Before we get into it… Ms. Marvel Volume 1: No Normal, written by G. Willow Wilson, illustrated by Adrian Alphona and Jake Wyatt, was awarded the 2015 Hugo Award for Best Graphic Story, besting:
- Saga Volume 3, written by Brian K. Vaughan, illustrated by Fiona Staples (Image Comics))
- Rat Queens Volume 1: Sass and Sorcery, written by Kurtis J. Weibe, art by Roc Upchurch (Image Comics)
- Sex Criminals Volume 1: One Weird Trick, written by Matt Fraction, art by Chip Zdarsky (Image Comics)
- No Award
- The Zombie Nation Book #2: Reduce Reuse Reanimate, Carter Reid (The Zombie Nation)
Also, Guardians of the Galaxy, written by James Gunn and Nicole Perlman, directed by James Gunn, won for Best Dramatic Presentation, Long Form, ch ch ch ch ch cherry bombing:
- Captain America: The Winter Soldier, screenplay by Christopher Markus & Stephen McFeely, concept and story by Ed Brubaker, directed by Anthony Russo and Joe Russo (Marvel Entertainment, Perception, Sony Pictures Imageworks)
- Edge of Tomorrow, screenplay by Christopher McQuarrie, Jez Butterworth, and John-Henry Butterworth, directed by Doug Liman (Village Roadshow, RatPac-Dune Entertainment, 3 Arts Entertainment; Viz Productions)
- Interstellar, screenplay by Jonathan Nolan and Christopher Nolan, directed by Christopher Nolan (Paramount Pictures, Warner Bros. Pictures, Legendary Pictures, Lynda Obst Productions, Syncopy)
- The Lego Movie, written by Phil Lord & Christopher Miller, story by Dan Hageman, Kevin Hageman, Phil Lord & Christopher Miller, directed by Phil Lord & Christopher Miller (Warner Bros.
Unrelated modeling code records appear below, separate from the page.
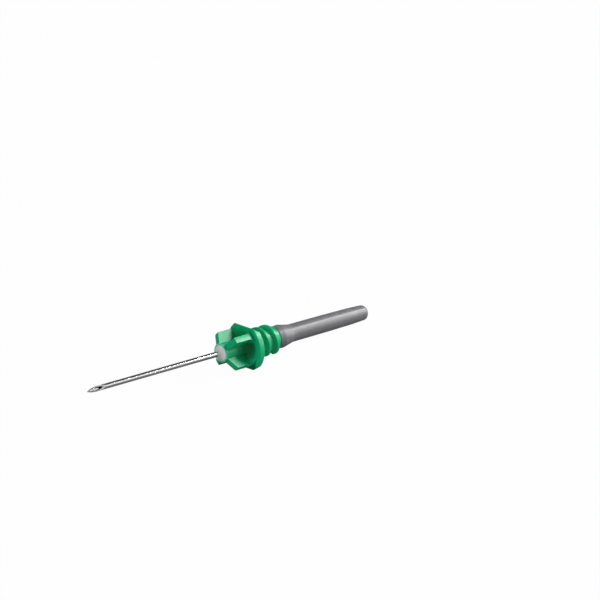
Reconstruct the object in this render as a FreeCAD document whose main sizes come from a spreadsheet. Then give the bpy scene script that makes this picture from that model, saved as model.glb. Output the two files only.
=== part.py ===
"""Double-ended blood collection needle: a steel tube bonded into a winged, threaded hub, with a rubber
sleeve over its rear half. Millimetres. Each piece is drawn about the X axis, which is the needle's own
axis, with x = 0 at the front of the hub's boss, the point towards -X and the sleeve towards +X. The
placement at the end lays the finished needle down as it rests, on one flat of the flange and the end of
the sleeve."""

import FreeCAD, Part
import math
import os
import Sketcher

Vector = FreeCAD.Vector
Rotation = FreeCAD.Rotation
Placement = FreeCAD.Placement

doc = FreeCAD.newDocument("BloodCollectionNeedle")
X_AXIS = Vector(1, 0, 0)
Y_AXIS = Vector(0, 1, 0)


# Driving dimensions: name, value in millimetres (angles in degrees, turns and counts as they are)
SIZES = (
    ("tube_radius", 0.41),
    ("tube_bore_radius", 0.257),
    ("front_length", 25.4),
    ("rear_length", 12.9),
    ("bevel_length", 3.1),
    ("lancet_angle", 18.0),
    ("lancet_roll", 28.0),
    ("rear_bevel_length", 1.3),
    ("bevel_roll", 58.0),
    ("boss_radius", 1.47),
    ("well_wall", 0.24),
    ("well_depth", 1.5),
    ("well_cone_length", 0.8),
    ("tube_clearance", 0.02),
    ("wing_inset", 0.65),
    ("wing_thickness", 0.95),
    ("wing_setback", 0.2),
    ("wing_slope_length", 0.95),
    ("wing_count", 4),
    ("wing_roll", 45.0),
    ("wing_edge_round", 0.1),
    ("trim_clearance", 1.0),
    ("cove_radius", 0.95),
    ("flange_radius", 3.9),
    ("flange_front", 4.6),
    ("flange_thickness", 1.0),
    ("rim_front_round", 0.12),
    ("rim_rear_round", 0.26),
    ("flat_depth", 0.6),
    ("flat_slope_rise", 0.72),
    ("root_radius", 1.85),
    ("thread_height", 0.51),
    ("thread_lead_in", 0.46),
    ("thread_pitch", 1.6),
    ("thread_turns", 2.34),
    ("ridge_base", 1.0),
    ("ridge_crest_width", 0.34),
    ("ridge_sink", 0.1),
    ("shoulder_gap", 0.65),
    ("shoulder_chamfer", 0.18),
    ("nipple_radius", 1.12),
    ("nipple_neck_length", 1.1),
    ("barb_radius", 1.3),
    ("barb_ramp", 0.15),
    ("barb_length", 1.65),
    ("nose_radius", 0.8),
    ("sleeve_wall", 0.5),
    ("sleeve_cuff_radius", 1.74),
    ("sleeve_radius", 1.29),
    ("sleeve_end_radius", 1.17),
    ("sleeve_shoulder_length", 1.75),
    ("sleeve_bore_radius", 0.74),
    ("sleeve_end_room", 0.9),
    ("sleeve_end_wall", 1.3),
    ("sleeve_end_round", 0.75),
    ("bead_rise", 0.8),
    ("bead_collar", 0.05),
    ("bead_curve", 1.3),
    ("bead_drop", 0.03),
)

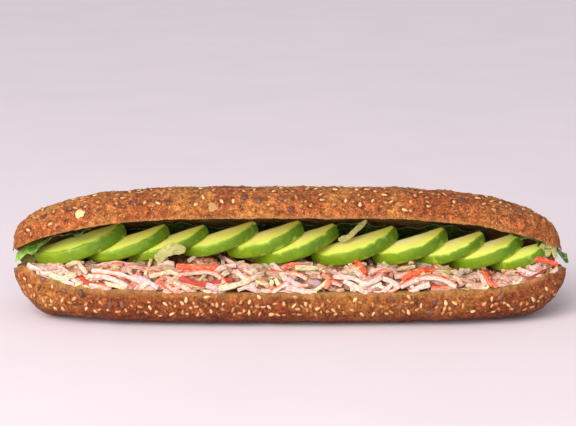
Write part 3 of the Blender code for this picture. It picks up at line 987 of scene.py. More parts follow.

Pictures, Village Roadshow Pictures, RatPac-Dune Entertainment, LEGO System A/S, Vertigo Entertainment, Lin Pictures, Warner Bros. Animation (as Warner Animation Group))
The bigger upset? Doctor Who losing to Orphan Black. (The Dalek presenter was miffed, but did not exterminate anyone at the awards show. See… that’s how you lose graciously!)
We’ll get into the nitty-gritty numbers for the graphic novels in a moment, but first, the background:
In the distant past, the occasional graphic novel or superhero movie might be honored. Given that comic book conventions (and fans) evolved from science fiction conventions (such as a well-known gathering in San Diego), and that the superhero genre is science fiction/fantasy (not to mention that the earliest manga/anime fans came from SF fandom), well, it’s no surprise that the World Science Fiction Convention decided to give an award for “Best Graphic Story“.
Hugo Award bylaws allow a hosting convention to add an award category, and so the 2009 Worldcon added the category. It achieved provisional status when the 2010 Worldcon also honored the category, and it achieved permanent status in 2012.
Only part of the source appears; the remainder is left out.